These feedstocks yield ethanol for blending in gasoline or conversion to other alcohols and jet fuels via alcohol-to-jet pathways, with residues and wastes increasingly targeted to cut lifecycle emissions.
Biodiesel and renewable diesel
Fatty materials are turned into fatty acid methyl esters (biodiesel) via transesterification or into hydrotreated renewable diesel (HVO/HEFA) with properties similar to petroleum diesel and jet fuel.
- Waste oils and fats: used cooking oil, animal fats (tallow, lard, poultry fat), and trap/brown grease from grease interceptors.
- Vegetable oils: soy, canola/rapeseed, sunflower, camelina, carinata, and palm (often subject to sustainability safeguards).
- Industrial biogenic by-products: tall oil fatty acids from pulp mills and other lipids-rich residues.
- Algal oils: lipids extracted from microalgae cultivated in ponds or photobioreactors.
Waste-derived lipids are favored in many markets due to lower cost and stronger greenhouse-gas reductions, while dedicated oilseed crops supplement supply where agronomic conditions and land-use rules allow.

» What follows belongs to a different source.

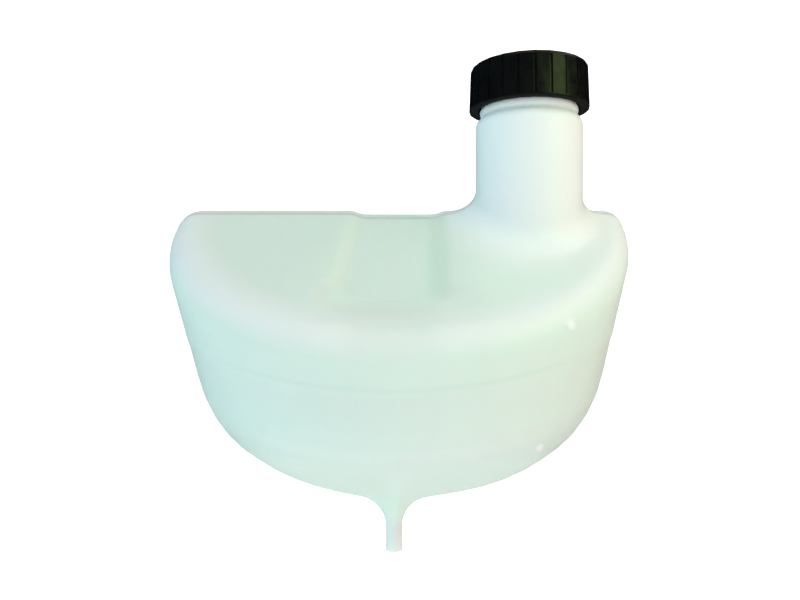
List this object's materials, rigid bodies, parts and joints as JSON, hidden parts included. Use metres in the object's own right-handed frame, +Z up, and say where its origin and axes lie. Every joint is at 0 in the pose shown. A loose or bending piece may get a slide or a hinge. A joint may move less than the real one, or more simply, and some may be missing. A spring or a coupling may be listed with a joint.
{
  "type": "coolant expansion tank",
  "caption": "Milky blow-moulded coolant expansion tank with a bowl-shaped front, tall filler neck, black screw cap and a bottom hose spigot.",
  "frame": {"origin": "on the hose spigot's axis, at the lower end of its straight wall", "axes": "+Z up along the spigot and the filler neck, +X towards the filler neck, -Y to the bulging front"},
  "size_m": [0.231, 0.1244, 0.2486],
  "materials": {
    "milky_plastic": "milky translucent polyethylene with a soft satin skin",
    "black_plastic": "moulded black polypropylene with a satin sheen",
    "seal_rubber": "matt black rubber"
  },
  "bodies": {
    "tank": {"tank": "milky_plastic"},
    "seal": {"cap_seal": "seal_rubber"},
    "cap": {"cap": "black_plastic"}
  },
  "joints": [
    {"name": "cap_rise", "type": "slide", "parent": "tank", "child": "seal", "axis": [0, 0, 1], "range_m": [0, 0.018]},
    {"name": "cap_turn", "type": "hinge", "parent": "seal", "child": "cap", "pos_m": [0.0696, 0, 0.235], "axis": [0, 0, 1], "range_deg": [0, 1080]}
  ],
  "couplings": [
    {"joint": "cap_rise", "follows": "cap_turn", "m_per_rad": 0.00095492}
  ]
}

Biogas and biomethane (renewable natural gas)
Biogas is produced by anaerobic digestion and upgraded to biomethane for pipeline injection or vehicle fuel. The process valorizes wet organic streams that are costly to landfill or treat.
- Livestock manure and slurries from dairies, swine, and poultry operations.
- Food waste from households, supermarkets, restaurants, and food processors.
- Wastewater treatment plant sludge and organic-rich industrial effluents.
- Landfill gas captured from decomposing biogenic municipal waste.
- Energy crops and crop residues (e.g., maize silage, grass silage) where permitted.
These inputs support circular-economy goals by capturing methane that would otherwise escape and by producing digestate that, when managed properly, can be used as a soil amendment.
Sustainable aviation fuel (SAF) feedstocks
Multiple certified pathways exist for SAF, each tied to specific biomass inputs and conversion technologies that meet aviation standards and sustainability requirements.
- Waste oils and fats for HEFA-SPK (hydroprocessed esters and fatty acids), currently the most deployed SAF pathway.
- Lignocellulosic biomass for gasification–Fischer-Tropsch (biomass-to-liquids) or fast pyrolysis followed by upgrading.
- Alcohols-to-jet using ethanol or isobutanol produced from biomass sugars or residues.
- Wet wastes and algae processed via hydrothermal liquefaction to biocrude, then upgraded to jet range.
- Biogenic fraction of municipal solid waste for gasification or fermentation-based routes.
As aviation decarbonization accelerates, policy is steering producers toward waste- and residue-based feedstocks and advanced routes with higher verified greenhouse-gas savings.
How feedstock choice shapes sustainability and cost
Feedstocks differ in land use, water demand, energy inputs, and transport logistics. Wastes and residues often deliver stronger lifecycle greenhouse-gas reductions and avoid land-use change, but they can be diffuse, seasonal, and quality-variable. Dedicated energy crops offer high yields and reliable supply but raise concerns about indirect land-use change if they displace food or natural ecosystems. Local policy frameworks, sustainability certifications, and incentives—such as those under the EU’s Renewable Energy Directive and national low-carbon fuel standards—strongly influence which materials are used in each market.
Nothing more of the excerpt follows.